Lesson two: Don’t fight your battles alone. Another question my mentor asked me as I opened up about my struggle with anxiety was, “Who’s Coming With You?” Unfortunately, as we go through life, we often experience the illusion that we can live life independently. God did not design us to walk through this life alone, and we are made to be in community with one another. He puts people along our path because we need them, and they need us. As my wife told me, “You are human; you can’t do it all yourself; quit trying to.” For far too long, I tried fighting my battles alone. As I opened up to people around me about my struggles with anxiety and depression, I quickly learned they were ready to fight my battle with me, and it lightened my load immensely. I encourage you to identify a group of trusted friends and family members to bring along on life’s journey. As you do that, share your story. When we share our stories, our eyes and hearts are opened to the people and stories around us. You can find peace and comfort in not fighting your battles alone. Class of 2024, it’s okay to ask for help. Don’t fight your battles alone.

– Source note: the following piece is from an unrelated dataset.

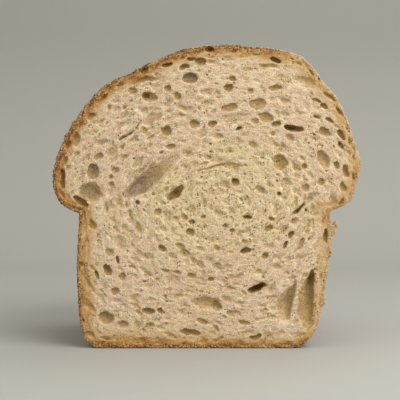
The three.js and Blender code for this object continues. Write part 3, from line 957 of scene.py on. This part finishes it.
def addNode(tree, kind, inputs=None, stops=None, **settings):
    # a node with its settings, its links or values by socket, and a colour ramp's stops, whose
    # two ends come first
    node = tree.nodes.new(kind)
    for name, value in settings.items():
        setattr(node, name, value)
    for key, value in (inputs or {}).items():
        if isinstance(value, bpy.types.NodeSocket):
            tree.links.new(value, node.inputs[key])
        else:
            node.inputs[key].default_value = value
    for n, (place, colour) in enumerate(stops or []):
        ramp = node.color_ramp.elements
        stop = ramp[n] if n < 2 else ramp.new(place)
        stop.position = place
        stop.color = colour
    return node


crumbLook = {
    "warm": "#D3BE98",
    "rosy": "#CFB59C",
    "streakShade": "#B69B72",  # painted soft shade, in streaks round the swirl
    "speckHighlight": "#EADCBC",  # painted highlights: torn cell walls that catch the light
    "pitShadeAndGrain": "#9C8054",  # painted shade at the bottoms of the fine foam's bubbles, and the darker fine grain
    # tints that darken the bread's colour in the holes: their smooth skin together with painted shade,
    # and more painted shade deep down
    "liningAndShade": "#DAD0AF",
    "greyLining": "#BBB2B2",
    "deepHoleShade": "#DEC08E",
    # painted shade in the tiny open pores
    "pinhole": "#6B4F28",
    # painted shade in the shallow cells' ovals
    "cell": "#AB9264",
    # sizes in mm: patches of hue, streaks, torn grains, and from one cell, bubble or pinhole
    # to the next
    "huePatch": 26,
    "streak": 2.2,
    "grain": 0.6,
    "shadedCells": (3.3, 1.9),
    "foam": 1.15,
    "fineFoam": 0.7,
    "pinholes": 1.1,
    "pinholePatch": 8,
    "bumpGrain": 0.7,
    "bump": 0.22,  # how high the bumps stand, mm
    "roughness": 0.9,
    "scatter": 0.25,  # share of the light that goes in, and how far in mm as red, green, blue
    "scatterReach": (1.3, 0.9, 0.5),
}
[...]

Lesson three: As you prioritize your heart and bring people on your journey, Step outside of your comfort zone and step into your calling. Growing up, there was an underpass heading outside of Quarryville. I called it “The Tunnel.” When I was a kid, and my mom said we were going somewhere, I would ask her, “Is it outside the tunnel?” If she said it was, I would throw a fit. I didn’t want to leave the comfort of Quarryville. You see, outside the tunnel was outside my comfort zone. The tunnel later became a metaphor for my journey through anxiety and depression. I spent too many years fighting to stay in my comfort zone, failing to maximize the gifts God had given me. Here’s the lesson I learned: God often puts us in situations where we realize growth and comfort can’t co-exist. You each have unique gifts, talents, and abilities - step out of your comfort zone and maximize those gifts. One of my favorite quotes is from Teddy Roosevelt: “Comparison is the thief of joy.” In a world looking down at our phones into the lives of everyone else, look up. Don’t allow comparison to keep you in your comfort zone, stealing your joy, and holding you back from sharing your gifts with the world. Class of 2024, be strong and courageous, it’s time to step out of your comfort zone and step into your calling.
Let me close with this: A few months ago, I received an unexpected email from my 4th-grade teacher, Mrs. Balderston. The email brought me to tears as I read the last line: “God Bless you, Dr. B., I’m proud of you.” Class of 2024, I’m proud of you; your family is proud of you, your friends are proud of you, your teachers are proud of you, and the entire Solanco Community is proud of you. As you leave Solanco High School tonight and journey through life, “Don’t forget to take care of the inside.” Well done, and Congratulations!